The court established the three elements a party seeking spoliation sanctions must prove: 1) the party controlling the evidence had a duty to preserve it, 2) the destruction of the evidence was accompanied by a “culpable stated of mind”, and 3) the evidence was relevant to the party’s claims or defenses.
The court found that Tracer/PSI had a duty to preserve upon Goodman’s threat of litigation following the parties’ failed negotiations regarding payment. As to the scope of such a duty, the court stated:
"Relevant documents" includes the following:
[A]ny documents or tangible things (as defined by [Fed.R.Civ.P. 34(a)) ] made by individuals "likely to have discoverable information that the disclosing party may use to support its claims or defenses." The duty also includes documents prepared for those individuals, to the extent those documents can be readily identified (e.g., from the "to" field in e-mails). The duty also extends to information that is relevant to the claims or defenses of any party, or which is "relevant to the subject matter involved in the action." Thus, the duty to preserve extends to those employees likely to have relevant information–the "key players" in the case. [Citation omitted.]
Accordingly, the question became: who were the key players? Goodman argued that the obligation extended to Tracer/PSI’s CEO, Shannan Marty, and two other employees with whom he worked on the relevant project and to two third-party consultants. As to the Tracer/PSI employees (who’s data was destroyed as discussed above), the court agreed. Regarding the third-party consultants, however, the court did not.
Attempting to underplay its violations, Tracer/PSI argued that there was no need for a company wide litigation hold because there was a small universe of relevant documents and because the CEO had preserved the evidence herself through her practice of printing relevant emails. The court, in footnote, reasoned:
The argument of an accused spoliator that it did not violate its duty to preserve evidence because it retained the "relevant" information and only deleted "irrelevant" information rings particularly hollow. The ultimate decision of what is relevant is not determined by a party’s subjective assessment filtered through its own perception of self-interest.

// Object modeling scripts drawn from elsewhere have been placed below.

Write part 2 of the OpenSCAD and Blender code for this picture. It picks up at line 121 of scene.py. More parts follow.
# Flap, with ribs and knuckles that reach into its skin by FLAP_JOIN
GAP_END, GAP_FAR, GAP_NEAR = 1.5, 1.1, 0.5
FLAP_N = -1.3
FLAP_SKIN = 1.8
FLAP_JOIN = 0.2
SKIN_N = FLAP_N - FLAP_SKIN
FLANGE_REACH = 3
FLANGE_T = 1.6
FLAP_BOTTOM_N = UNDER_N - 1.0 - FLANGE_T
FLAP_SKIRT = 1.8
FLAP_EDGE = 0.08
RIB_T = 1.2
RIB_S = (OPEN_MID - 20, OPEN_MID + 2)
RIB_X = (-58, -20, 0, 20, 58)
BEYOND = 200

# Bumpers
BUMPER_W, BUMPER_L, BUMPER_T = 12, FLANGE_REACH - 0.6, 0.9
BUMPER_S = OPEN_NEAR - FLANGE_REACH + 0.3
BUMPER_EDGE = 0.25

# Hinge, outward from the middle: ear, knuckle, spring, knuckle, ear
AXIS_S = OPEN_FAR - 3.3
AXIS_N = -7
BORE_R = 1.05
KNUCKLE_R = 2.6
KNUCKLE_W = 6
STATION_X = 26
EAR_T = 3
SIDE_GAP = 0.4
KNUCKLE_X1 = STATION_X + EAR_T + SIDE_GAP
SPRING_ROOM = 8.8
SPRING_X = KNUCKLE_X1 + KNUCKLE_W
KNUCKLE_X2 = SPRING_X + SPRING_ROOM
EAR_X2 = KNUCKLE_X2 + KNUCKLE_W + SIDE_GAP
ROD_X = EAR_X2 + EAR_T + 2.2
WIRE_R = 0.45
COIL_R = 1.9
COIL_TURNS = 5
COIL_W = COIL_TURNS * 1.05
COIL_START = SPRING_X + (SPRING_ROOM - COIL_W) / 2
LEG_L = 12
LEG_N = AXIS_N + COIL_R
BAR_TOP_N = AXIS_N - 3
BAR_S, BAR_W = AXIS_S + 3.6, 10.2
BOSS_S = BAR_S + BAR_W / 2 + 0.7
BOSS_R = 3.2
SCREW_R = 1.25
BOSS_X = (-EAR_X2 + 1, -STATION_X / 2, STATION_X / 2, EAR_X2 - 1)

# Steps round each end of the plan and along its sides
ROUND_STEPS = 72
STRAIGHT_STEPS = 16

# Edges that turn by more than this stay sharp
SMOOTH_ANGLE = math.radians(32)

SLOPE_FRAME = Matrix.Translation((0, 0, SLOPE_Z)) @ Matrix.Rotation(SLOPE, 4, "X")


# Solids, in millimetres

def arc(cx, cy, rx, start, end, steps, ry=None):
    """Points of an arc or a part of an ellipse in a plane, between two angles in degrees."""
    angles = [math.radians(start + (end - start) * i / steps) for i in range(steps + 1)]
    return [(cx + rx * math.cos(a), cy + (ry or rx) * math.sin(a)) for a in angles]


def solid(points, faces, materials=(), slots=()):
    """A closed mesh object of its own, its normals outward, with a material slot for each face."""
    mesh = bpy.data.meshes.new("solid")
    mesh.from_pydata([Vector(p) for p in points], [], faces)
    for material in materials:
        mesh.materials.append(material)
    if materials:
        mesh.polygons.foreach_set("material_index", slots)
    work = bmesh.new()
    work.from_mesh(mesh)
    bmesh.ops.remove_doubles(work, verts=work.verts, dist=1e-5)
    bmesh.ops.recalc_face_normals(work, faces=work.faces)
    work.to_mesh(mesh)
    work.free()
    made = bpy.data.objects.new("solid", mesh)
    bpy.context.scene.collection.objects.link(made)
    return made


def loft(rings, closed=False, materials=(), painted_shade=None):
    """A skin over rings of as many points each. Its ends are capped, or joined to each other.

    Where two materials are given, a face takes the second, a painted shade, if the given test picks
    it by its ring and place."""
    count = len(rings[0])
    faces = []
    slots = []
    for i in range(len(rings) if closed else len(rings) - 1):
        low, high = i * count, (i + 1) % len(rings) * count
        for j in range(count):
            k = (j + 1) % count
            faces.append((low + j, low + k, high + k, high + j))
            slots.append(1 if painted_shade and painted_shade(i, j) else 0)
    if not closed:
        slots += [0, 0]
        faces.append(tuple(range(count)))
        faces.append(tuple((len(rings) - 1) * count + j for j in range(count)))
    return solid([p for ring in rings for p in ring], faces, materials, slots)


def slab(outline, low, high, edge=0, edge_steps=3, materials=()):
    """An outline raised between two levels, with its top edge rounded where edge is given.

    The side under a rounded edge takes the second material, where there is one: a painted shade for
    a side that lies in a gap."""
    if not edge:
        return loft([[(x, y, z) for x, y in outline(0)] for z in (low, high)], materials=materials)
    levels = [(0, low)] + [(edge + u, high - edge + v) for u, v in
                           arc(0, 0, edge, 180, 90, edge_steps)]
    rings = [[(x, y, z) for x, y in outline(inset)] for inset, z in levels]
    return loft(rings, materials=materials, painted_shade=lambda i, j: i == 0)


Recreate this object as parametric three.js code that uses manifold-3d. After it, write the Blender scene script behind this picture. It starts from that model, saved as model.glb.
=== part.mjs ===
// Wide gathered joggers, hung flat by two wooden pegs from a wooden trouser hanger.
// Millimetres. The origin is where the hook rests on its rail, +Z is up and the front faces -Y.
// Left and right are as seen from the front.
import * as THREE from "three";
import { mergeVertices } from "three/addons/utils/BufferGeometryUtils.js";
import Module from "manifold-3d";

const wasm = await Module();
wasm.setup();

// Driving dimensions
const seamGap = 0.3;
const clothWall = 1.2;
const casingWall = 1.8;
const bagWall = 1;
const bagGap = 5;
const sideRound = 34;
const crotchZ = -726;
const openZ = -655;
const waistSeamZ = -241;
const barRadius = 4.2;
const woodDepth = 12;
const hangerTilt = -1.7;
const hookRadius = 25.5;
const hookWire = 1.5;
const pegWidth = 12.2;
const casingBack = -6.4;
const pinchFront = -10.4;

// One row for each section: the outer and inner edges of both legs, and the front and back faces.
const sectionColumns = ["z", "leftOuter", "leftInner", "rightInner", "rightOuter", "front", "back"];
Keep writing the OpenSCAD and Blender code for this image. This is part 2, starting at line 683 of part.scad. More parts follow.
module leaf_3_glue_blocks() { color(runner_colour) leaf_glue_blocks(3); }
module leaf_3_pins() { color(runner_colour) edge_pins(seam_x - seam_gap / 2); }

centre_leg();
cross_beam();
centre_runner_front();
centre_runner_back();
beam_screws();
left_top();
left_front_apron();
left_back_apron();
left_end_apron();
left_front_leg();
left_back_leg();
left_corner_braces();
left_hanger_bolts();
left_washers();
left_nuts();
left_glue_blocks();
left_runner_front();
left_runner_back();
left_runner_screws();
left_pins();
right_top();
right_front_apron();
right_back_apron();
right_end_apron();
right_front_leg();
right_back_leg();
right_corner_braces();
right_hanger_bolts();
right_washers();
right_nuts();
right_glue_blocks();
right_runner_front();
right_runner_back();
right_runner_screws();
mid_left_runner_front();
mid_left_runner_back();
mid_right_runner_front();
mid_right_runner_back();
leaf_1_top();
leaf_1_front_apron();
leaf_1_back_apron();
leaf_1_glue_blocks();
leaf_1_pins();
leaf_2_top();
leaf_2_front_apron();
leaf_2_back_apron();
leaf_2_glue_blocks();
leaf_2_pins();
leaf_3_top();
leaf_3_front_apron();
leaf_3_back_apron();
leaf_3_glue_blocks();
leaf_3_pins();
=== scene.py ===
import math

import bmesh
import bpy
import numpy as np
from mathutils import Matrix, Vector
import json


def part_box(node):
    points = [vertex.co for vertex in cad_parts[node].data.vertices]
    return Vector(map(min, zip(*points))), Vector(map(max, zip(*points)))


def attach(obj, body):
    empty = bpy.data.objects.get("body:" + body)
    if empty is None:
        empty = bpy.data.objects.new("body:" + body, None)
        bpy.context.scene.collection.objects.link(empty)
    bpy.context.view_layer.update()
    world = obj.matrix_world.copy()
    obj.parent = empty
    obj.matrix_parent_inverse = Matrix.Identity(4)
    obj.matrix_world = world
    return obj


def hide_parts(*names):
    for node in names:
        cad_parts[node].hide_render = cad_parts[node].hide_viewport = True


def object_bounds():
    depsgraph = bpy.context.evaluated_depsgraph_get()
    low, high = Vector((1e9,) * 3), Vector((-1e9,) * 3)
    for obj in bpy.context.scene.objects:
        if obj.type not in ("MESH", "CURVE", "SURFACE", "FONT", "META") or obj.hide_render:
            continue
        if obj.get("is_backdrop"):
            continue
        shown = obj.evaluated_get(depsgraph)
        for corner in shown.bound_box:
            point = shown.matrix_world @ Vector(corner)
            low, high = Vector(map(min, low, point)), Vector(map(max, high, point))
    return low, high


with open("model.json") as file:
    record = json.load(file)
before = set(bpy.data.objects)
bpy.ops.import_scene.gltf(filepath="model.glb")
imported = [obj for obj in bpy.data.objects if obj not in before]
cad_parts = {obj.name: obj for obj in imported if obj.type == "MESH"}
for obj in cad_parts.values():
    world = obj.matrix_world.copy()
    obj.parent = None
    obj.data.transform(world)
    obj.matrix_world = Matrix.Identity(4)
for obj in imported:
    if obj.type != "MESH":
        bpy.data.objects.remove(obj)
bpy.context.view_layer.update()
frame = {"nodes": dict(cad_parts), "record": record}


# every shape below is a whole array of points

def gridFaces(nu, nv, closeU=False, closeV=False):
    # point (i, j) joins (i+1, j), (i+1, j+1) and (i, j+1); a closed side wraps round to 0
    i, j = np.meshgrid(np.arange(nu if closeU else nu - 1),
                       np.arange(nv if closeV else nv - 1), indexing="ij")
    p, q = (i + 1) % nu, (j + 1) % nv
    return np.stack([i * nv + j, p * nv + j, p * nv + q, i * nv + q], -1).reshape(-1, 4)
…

As to the consultants, the parties’ arguments turned in large part on the nature of the relationship between Tracer/PSI and the third-parties: were they agents or independent third-party contractors beyond Tracer/PSI’s control? Such a distinction was important because “a party may be held responsible for the spoliation of relevant evidence done by its agents.” Relying on precedent, the court analogized the question of control for purposes of a duty to preserve to the question of control pursuant to Fed. R. Civ. P. 34(a): “Rule 34 "control" would not require a party to have legal ownership or actual physical possession of any documents at issue. Instead, documents are considered to be under a party’s control when that party has “‘the right, authority, or practical ability to obtain the documents from a non-party to the action.’” The court determined that Tracer/PSI did not have “the sufficient legal authority or the practical ability” to ensure the preservation of documents prepared by its third-party consultants and accordingly found that despite their relevance, Tracer/PSI had no duty to preserve any documents prepared by the third-party consultants at issue.
Rejecting Goodman’s argument that failure to search Tracer/PSI’s disaster recovery tapes constituted spoliation, the court noted Goodman’s lack of authority for such a proposition and, in footnote, articulated the difference between a duty to preserve and the duty to produce. The court also noted Goodman’s failure to move to compel such a search.
Having determined that sanctions were not appropriate as to the consultants’ materials, the court took up the question of culpability as to the other spoliated evidence and determined that Tracer/PSI was “clearly negligent in its failure to issue a litigation hold to [relevant employees] once the duty to preserve arose” and that “Tracer/PSI acted willfully when it intentionally destroyed the computers of Marty [and the two other relevant employees].” However, there was insufficient evidence to establish the relevance of the spoliated data on the two employees’ laptops. Accordingly, the court ordered an adverse inference as to the spoliation of Marty’s evidence only, following its determination that such evidence was likely highly relevant to the litigation.
Turning to Goodman’s request for attorney’s fees and costs, the court noted the inability for a pro se litigant to recover attorney’s fees, but ordered an itemized accounting of reasonable expenses to be filed with the court for consideration.